Problems with cudaMemcpy

Hello,

I am parallelizing a self-written PSO Code. That’s a code fragment which
unfortunately does not work.

C_struct_Particle * C_struct_Swarm_optimize(C_struct_Swarm * s) {
	C_struct_Swarm *gpu__s;

	float *f = (float *)malloc(sizeof(f));
	float *gpu__f;

	static unsigned int gpuBytes = sizeof(C_struct_Particle *)
			+ ((1024 * 1024) * sizeof(C_struct_Particle *));
	

	static unsigned int gpuBytes_f = sizeof(*f);

	CUDA_SAFE_CALL(cudaMalloc(((void * *) (&gpu__s)), gpuBytes));

	printf("After cuda Malloc calculated sizeof = %ld\n", gpuBytes);
	printf("After cuda Malloc calculated sizeof(s) =  %ld\n", sizeof(s));
	printf("After cuda Malloc calculated sizeof(*s) =  %ld\n", sizeof(*s));

	CUDA_SAFE_CALL(cudaMalloc(((void * *) (&gpu__f)), gpuBytes_f));

	for (j = 0; j < 20; 20; j++) {

		int err = cudaMemcpy(gpu__s, s, gpuBytes, cudaMemcpyHostToDevice);
		printf("cudaMemcpy err code = %d\n", err);

		err = cudaMemcpy(gpu__f, f, gpuBytes_f, cudaMemcpyHostToDevice);
		printf("cudaMemcpy for FLOAT +++ err code = %d\n", err);

		C_struct_Swarm_optimize_kernel0<<<dimGrid0, dimBlock0, 0, 0>>>();

	}
	return 0;
}

In the first and second(!) iteration both cuda Memcopies work with error code 0. In the next 18 iterations they return error code 4. If I comment out the kernel call "C_struct_Swarm_optimize_kernel0<<<dimGrid0, dimBlock0, 0, 0>>>();", the cuda memcopies work in every(!) iteration for both variables.

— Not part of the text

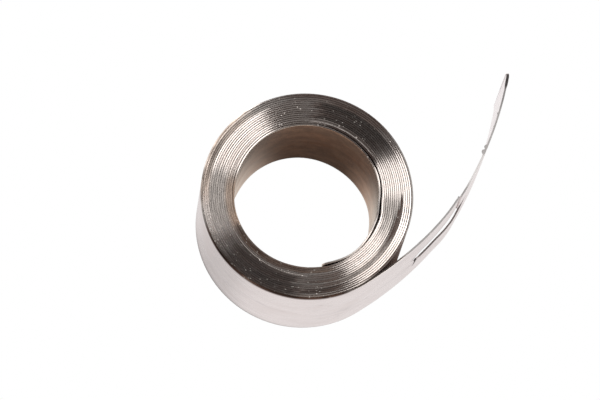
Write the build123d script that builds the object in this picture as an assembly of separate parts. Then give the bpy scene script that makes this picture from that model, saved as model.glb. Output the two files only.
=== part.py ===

I know that this code is incomplete, but I just don’t understand why the errors appear in cudaMemcpy.

Hello,

I do not think the problem is with cudamemcpy. It is just that the error is shown at the cudamemcpy line. My guess is that the problem is in the kernel and the error is shown at the next cudamemcpy call. I am not sure if it is problem with this call C_struct_Swarm_optimize_kernel0<<<dimGrid0, dimBlock0, 0, 0>>>(), but I would leave out the “,0,0” part if there are no streams and no shared memory used. Of course it might just be that you are using too many threads per block or too many blocks, or the problem is in the kernel.

Thanks for answering.

I found the problem: There were some memory management faults within the kernel. I called the normal malloc() in a function used in the kernel. Of course this can’t work because the kernel runs on the GPU.

Regards
sw